» Working data
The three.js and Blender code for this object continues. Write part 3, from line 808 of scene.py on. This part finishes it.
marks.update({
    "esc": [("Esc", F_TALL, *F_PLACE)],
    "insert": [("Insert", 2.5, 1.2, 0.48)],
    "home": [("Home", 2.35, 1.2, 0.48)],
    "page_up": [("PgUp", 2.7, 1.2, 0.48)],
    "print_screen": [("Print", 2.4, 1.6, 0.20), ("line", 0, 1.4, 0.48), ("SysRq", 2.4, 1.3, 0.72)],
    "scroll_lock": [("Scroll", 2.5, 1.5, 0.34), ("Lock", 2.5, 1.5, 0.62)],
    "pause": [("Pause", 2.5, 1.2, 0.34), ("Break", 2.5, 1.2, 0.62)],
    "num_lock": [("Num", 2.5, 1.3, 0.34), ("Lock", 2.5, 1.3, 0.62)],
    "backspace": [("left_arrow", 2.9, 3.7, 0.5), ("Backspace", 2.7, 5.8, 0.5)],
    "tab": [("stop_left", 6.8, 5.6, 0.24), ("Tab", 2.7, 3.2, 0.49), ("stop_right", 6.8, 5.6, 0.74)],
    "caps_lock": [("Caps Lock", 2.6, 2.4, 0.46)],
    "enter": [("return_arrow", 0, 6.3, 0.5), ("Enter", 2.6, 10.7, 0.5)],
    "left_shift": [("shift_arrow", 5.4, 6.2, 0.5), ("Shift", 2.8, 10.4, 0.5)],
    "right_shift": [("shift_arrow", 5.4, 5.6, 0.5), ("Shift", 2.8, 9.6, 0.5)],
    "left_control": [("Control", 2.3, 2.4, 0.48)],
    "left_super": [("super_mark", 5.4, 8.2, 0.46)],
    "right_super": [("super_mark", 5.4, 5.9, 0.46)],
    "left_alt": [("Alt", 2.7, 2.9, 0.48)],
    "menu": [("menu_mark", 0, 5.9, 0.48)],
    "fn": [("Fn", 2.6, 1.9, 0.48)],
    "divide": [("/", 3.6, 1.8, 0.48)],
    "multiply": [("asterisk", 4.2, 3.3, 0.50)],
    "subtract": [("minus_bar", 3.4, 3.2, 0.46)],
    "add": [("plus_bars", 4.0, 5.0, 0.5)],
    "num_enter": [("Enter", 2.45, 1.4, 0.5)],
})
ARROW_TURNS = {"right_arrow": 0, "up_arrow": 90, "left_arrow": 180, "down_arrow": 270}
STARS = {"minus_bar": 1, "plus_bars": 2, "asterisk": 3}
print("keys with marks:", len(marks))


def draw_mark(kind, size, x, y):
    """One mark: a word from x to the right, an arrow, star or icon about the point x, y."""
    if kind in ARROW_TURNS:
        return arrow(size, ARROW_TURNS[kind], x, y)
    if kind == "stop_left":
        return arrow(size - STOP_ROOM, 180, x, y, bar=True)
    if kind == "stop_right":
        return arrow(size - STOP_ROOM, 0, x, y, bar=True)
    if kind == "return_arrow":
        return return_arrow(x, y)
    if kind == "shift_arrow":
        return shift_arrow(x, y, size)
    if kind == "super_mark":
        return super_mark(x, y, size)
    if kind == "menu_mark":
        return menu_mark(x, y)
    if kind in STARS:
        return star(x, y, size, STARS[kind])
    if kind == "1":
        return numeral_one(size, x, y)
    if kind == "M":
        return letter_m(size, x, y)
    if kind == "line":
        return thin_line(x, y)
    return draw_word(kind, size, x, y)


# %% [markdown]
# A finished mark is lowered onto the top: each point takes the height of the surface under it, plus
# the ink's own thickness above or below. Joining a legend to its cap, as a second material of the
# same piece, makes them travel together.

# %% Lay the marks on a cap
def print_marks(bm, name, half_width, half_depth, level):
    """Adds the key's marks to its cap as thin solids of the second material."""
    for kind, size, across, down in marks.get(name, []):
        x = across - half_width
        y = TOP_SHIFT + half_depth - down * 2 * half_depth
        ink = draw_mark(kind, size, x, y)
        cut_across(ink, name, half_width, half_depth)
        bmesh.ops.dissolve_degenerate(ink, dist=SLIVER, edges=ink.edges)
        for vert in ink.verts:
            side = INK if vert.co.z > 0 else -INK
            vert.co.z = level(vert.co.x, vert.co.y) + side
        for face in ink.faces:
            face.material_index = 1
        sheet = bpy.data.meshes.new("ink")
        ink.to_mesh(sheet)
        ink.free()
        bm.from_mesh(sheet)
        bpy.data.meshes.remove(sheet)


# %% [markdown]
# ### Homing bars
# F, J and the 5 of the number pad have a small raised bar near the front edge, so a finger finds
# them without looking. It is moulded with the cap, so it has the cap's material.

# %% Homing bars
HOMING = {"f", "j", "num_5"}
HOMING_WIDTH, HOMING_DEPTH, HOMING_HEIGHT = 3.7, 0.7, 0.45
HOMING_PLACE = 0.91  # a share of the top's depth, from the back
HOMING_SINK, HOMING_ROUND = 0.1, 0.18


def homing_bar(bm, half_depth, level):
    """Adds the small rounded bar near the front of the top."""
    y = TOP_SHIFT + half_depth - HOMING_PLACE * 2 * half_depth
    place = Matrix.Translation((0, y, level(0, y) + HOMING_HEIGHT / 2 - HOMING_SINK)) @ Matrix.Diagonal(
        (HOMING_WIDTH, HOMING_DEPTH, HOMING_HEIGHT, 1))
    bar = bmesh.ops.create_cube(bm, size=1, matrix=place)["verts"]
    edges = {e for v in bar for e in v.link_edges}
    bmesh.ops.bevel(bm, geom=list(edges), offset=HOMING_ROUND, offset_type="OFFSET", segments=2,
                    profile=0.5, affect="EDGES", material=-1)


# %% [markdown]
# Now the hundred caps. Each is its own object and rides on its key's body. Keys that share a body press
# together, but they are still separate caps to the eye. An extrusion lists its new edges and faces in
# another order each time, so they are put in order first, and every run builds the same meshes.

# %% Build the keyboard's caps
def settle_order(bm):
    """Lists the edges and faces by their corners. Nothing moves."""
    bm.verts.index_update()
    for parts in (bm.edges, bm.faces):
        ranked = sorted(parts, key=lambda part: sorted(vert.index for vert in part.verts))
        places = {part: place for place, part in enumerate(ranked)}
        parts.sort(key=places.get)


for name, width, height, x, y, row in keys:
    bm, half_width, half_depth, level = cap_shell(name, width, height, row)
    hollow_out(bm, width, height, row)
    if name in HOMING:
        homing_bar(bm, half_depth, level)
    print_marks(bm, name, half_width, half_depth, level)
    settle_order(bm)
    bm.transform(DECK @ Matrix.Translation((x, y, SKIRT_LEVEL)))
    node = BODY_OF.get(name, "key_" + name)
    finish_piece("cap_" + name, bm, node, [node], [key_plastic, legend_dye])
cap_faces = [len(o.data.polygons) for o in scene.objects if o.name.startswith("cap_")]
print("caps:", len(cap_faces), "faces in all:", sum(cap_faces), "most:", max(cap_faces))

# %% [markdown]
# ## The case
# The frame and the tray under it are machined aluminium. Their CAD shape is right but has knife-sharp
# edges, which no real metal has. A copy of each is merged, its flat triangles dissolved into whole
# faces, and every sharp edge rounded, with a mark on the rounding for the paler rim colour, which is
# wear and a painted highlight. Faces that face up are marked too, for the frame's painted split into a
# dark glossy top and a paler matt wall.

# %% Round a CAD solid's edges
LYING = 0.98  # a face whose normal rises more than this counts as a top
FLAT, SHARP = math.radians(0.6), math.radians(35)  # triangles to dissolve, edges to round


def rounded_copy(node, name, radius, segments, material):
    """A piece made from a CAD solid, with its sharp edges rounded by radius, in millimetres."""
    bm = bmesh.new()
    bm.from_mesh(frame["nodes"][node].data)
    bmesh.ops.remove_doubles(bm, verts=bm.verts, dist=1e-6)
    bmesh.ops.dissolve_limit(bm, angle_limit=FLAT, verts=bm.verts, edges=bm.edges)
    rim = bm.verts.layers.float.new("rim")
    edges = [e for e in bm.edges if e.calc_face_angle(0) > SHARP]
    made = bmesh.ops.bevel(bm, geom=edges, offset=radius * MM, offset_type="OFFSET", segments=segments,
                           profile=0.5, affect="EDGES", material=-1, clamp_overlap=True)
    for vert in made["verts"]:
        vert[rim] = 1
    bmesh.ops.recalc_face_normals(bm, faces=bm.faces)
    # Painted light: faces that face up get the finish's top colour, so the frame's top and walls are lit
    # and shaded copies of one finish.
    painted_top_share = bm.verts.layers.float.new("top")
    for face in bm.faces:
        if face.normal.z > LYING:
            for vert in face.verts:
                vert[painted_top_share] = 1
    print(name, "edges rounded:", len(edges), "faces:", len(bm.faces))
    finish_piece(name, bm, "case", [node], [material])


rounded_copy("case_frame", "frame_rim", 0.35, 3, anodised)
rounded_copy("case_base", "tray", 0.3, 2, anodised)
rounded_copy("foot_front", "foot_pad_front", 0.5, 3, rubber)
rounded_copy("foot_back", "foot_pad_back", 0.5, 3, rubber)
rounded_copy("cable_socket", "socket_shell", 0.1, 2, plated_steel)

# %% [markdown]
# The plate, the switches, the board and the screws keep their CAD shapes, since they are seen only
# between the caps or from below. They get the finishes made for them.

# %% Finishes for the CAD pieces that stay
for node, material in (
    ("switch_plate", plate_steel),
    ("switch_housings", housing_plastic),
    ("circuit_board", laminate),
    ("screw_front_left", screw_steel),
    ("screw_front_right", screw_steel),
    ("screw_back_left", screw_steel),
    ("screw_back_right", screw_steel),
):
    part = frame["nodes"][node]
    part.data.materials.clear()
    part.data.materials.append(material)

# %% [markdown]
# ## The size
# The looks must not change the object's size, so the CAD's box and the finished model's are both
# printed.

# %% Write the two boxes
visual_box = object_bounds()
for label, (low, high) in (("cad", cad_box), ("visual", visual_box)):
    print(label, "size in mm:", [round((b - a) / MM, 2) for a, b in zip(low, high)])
==
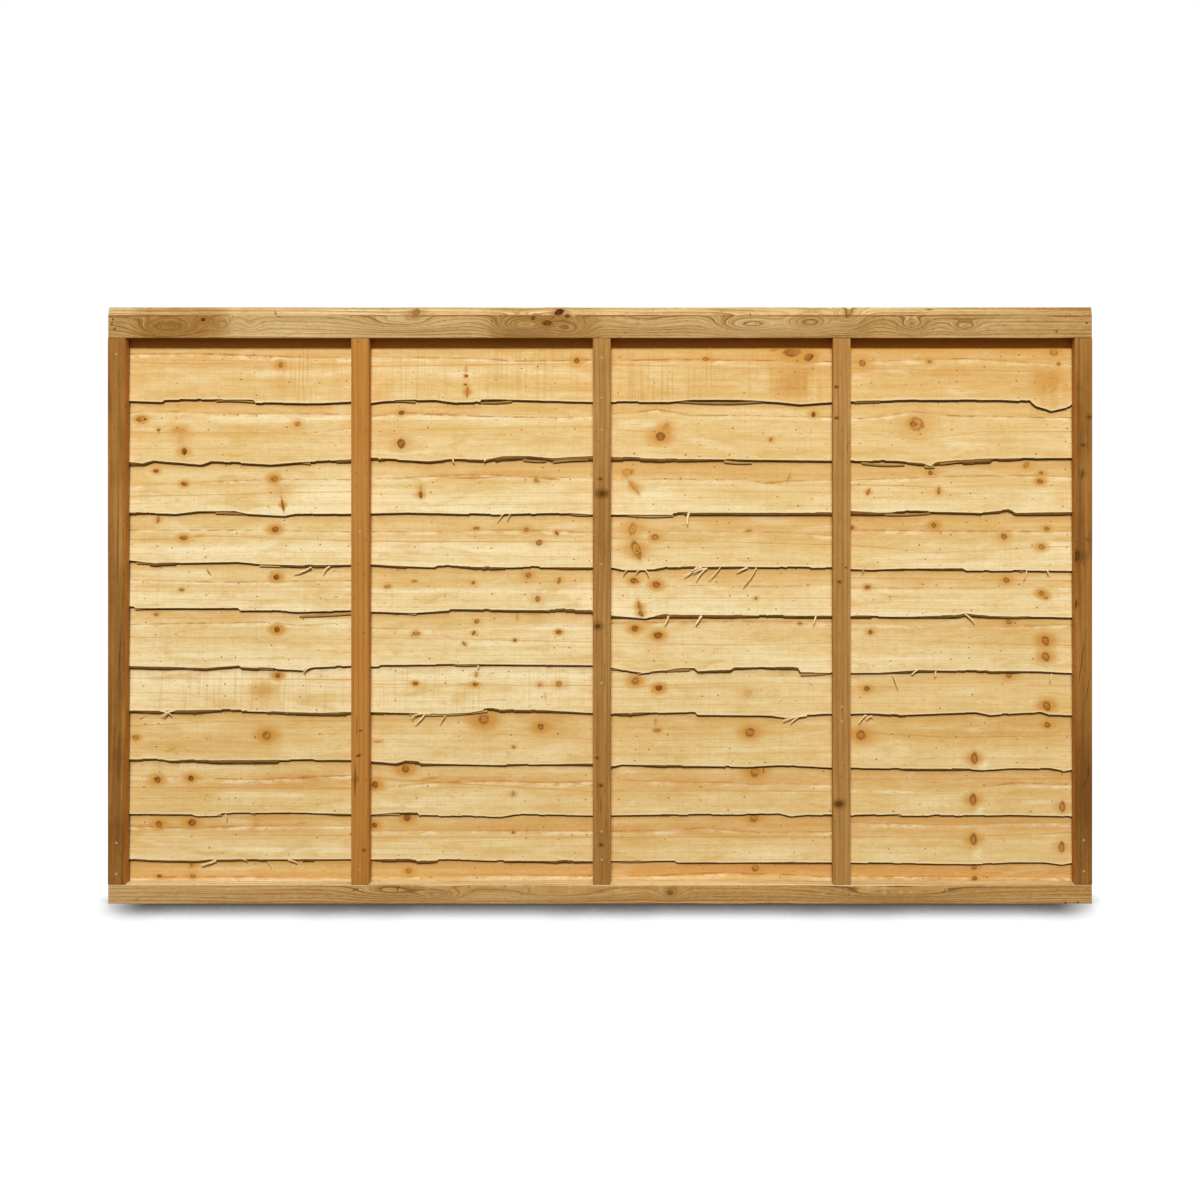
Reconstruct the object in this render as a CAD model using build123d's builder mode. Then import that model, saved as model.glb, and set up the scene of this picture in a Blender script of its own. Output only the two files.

» Instructions for the task
Each line containing the word "model" counts once; say how many such lines there are, giving only the number.

» Exercise response
2